**Written exercise:** Below are entries. Copy exactly the lines running from the line that holds "Model this object" to the line that holds "canister stands on.", with both ends included.

**Supplied information:**
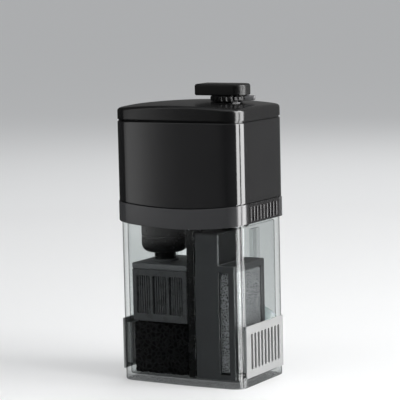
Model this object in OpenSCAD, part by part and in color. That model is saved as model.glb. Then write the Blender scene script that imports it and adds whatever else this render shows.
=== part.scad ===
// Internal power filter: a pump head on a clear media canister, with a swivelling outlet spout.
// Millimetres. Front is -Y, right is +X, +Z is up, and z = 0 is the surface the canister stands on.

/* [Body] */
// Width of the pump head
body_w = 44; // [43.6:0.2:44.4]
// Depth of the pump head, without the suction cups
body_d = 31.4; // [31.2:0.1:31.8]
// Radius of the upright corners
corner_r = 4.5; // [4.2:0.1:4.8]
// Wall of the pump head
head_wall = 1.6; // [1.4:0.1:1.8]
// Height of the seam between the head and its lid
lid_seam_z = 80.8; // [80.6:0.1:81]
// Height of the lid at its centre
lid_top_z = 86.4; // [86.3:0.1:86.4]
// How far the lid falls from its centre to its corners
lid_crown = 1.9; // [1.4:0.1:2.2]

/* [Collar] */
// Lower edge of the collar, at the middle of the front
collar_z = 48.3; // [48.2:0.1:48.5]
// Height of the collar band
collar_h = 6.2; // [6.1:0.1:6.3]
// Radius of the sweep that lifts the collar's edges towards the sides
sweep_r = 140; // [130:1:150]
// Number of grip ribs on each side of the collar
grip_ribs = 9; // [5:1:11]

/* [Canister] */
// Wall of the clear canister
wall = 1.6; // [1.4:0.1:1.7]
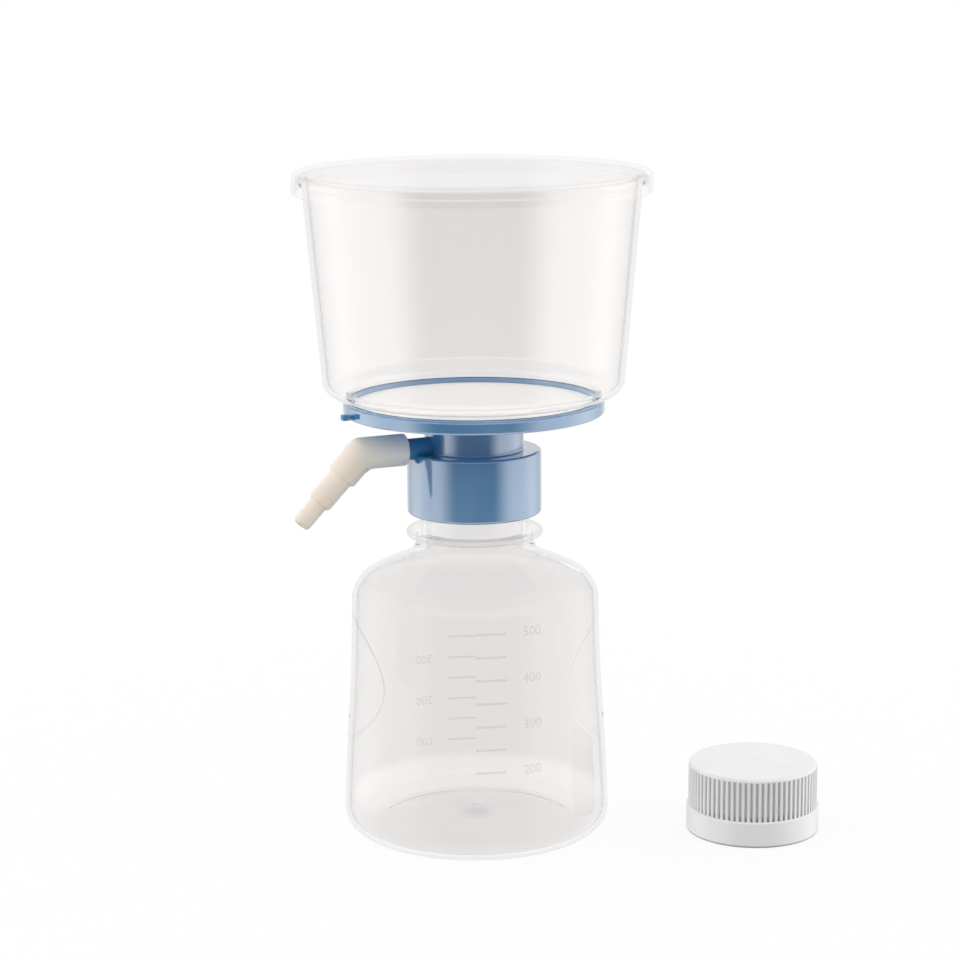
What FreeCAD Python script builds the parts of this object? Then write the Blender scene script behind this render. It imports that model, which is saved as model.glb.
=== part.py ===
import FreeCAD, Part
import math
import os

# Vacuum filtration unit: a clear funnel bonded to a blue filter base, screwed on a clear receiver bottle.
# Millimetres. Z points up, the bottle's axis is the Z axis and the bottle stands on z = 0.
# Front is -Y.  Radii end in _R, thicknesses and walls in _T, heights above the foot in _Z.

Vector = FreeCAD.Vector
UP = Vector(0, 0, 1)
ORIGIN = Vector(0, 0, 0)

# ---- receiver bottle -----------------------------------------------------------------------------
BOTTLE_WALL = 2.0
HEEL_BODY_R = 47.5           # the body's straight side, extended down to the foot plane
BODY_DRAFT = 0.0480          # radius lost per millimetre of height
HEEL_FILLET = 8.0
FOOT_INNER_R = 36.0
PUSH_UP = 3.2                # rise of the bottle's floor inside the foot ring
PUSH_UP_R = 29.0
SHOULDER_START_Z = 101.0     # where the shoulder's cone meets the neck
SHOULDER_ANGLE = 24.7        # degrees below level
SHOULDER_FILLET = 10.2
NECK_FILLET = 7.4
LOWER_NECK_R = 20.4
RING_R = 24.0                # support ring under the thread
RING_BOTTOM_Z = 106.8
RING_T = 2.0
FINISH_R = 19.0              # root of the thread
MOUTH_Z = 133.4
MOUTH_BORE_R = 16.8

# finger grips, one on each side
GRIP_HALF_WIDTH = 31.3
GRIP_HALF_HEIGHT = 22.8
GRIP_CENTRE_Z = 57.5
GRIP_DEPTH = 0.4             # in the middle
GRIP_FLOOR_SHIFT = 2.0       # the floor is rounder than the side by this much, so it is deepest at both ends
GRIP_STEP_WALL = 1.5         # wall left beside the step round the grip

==

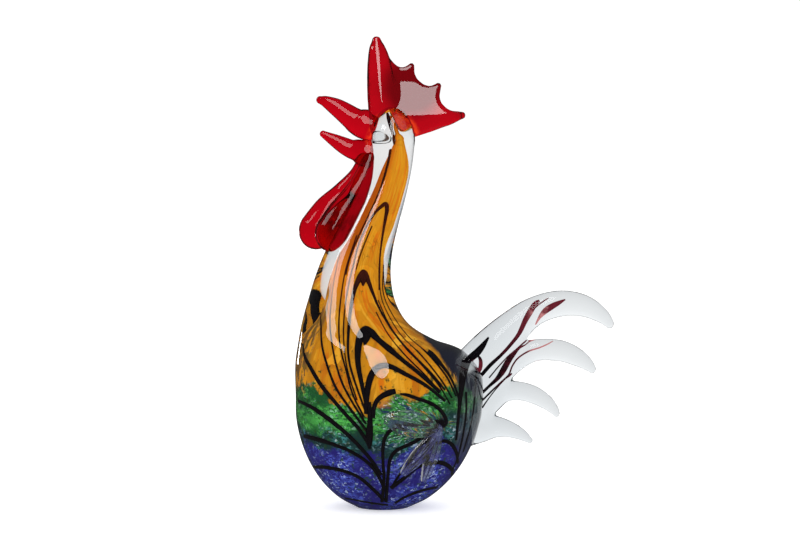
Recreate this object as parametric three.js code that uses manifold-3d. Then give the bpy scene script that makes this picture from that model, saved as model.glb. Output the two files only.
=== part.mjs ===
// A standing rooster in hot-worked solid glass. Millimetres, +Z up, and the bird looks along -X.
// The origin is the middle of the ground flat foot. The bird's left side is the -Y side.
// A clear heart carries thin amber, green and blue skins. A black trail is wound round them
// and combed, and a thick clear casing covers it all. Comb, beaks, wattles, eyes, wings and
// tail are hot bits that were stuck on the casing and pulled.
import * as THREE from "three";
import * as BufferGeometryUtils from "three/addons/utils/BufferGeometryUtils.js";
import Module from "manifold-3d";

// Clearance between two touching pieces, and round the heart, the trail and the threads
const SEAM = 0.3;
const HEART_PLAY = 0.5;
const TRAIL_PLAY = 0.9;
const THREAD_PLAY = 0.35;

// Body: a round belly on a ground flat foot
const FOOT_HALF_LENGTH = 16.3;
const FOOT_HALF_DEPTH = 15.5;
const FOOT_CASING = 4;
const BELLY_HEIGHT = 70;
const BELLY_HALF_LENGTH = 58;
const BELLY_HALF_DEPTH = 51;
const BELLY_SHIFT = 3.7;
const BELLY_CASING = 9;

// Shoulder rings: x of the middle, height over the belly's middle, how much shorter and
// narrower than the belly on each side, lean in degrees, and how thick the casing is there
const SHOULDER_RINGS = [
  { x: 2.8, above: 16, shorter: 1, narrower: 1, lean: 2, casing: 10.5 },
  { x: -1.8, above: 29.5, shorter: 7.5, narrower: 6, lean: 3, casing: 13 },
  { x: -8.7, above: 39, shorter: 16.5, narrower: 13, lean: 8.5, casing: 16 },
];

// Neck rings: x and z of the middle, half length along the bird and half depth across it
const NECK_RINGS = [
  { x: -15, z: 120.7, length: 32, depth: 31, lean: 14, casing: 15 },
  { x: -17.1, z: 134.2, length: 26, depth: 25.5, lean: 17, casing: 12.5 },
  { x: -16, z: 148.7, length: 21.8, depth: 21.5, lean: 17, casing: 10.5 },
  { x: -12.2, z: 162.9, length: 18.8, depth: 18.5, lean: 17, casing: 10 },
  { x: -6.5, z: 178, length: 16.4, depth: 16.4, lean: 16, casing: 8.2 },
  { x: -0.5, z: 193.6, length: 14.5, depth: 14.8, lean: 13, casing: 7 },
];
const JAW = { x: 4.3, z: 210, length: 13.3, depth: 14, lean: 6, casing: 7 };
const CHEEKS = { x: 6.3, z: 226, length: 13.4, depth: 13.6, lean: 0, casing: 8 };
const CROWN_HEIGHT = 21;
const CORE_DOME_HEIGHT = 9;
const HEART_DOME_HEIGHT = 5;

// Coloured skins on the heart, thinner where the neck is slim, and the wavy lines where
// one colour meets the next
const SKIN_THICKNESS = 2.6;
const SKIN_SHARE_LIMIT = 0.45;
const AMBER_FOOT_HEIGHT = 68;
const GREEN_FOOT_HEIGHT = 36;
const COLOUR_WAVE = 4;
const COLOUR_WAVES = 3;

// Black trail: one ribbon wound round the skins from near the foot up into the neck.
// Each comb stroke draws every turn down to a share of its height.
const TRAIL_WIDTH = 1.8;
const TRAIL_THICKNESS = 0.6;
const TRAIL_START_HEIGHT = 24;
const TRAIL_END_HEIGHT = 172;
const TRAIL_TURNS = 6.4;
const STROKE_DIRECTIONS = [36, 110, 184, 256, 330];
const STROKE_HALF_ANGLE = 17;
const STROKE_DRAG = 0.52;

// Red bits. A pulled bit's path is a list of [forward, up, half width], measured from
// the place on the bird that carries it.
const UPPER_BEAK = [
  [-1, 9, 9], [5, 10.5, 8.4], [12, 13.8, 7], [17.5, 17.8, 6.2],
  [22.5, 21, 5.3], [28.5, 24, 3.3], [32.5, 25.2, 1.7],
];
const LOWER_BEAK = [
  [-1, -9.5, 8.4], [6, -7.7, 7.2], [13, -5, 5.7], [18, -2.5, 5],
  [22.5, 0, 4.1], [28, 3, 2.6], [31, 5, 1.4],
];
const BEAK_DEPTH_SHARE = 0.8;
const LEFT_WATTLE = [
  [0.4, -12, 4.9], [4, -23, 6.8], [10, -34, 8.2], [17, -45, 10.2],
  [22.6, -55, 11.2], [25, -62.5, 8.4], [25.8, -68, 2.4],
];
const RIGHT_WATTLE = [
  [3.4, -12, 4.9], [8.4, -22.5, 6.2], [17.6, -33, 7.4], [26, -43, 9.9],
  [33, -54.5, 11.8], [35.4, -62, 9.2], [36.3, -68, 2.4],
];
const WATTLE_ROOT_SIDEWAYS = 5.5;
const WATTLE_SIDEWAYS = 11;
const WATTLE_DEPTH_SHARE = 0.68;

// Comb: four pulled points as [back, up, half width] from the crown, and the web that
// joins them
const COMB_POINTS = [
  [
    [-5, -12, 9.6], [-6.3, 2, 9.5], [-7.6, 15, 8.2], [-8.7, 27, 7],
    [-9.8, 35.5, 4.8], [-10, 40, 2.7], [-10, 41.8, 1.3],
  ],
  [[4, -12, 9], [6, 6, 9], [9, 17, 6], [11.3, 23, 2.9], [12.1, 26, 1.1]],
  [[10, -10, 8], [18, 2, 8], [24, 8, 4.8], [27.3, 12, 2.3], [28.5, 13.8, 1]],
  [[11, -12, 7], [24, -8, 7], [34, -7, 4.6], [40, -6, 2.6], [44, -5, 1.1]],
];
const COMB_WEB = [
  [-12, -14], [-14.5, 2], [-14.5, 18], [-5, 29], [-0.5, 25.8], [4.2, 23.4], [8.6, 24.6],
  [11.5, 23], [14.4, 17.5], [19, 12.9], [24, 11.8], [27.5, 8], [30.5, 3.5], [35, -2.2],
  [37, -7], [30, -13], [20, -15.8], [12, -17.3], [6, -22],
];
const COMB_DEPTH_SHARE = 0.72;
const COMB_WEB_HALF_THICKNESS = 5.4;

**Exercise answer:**
Model this object in OpenSCAD, part by part and in color. That model is saved as model.glb. Then write the Blender scene script that imports it and adds whatever else this render shows.
=== part.scad ===
// Internal power filter: a pump head on a clear media canister, with a swivelling outlet spout.
// Millimetres. Front is -Y, right is +X, +Z is up, and z = 0 is the surface the canister stands on.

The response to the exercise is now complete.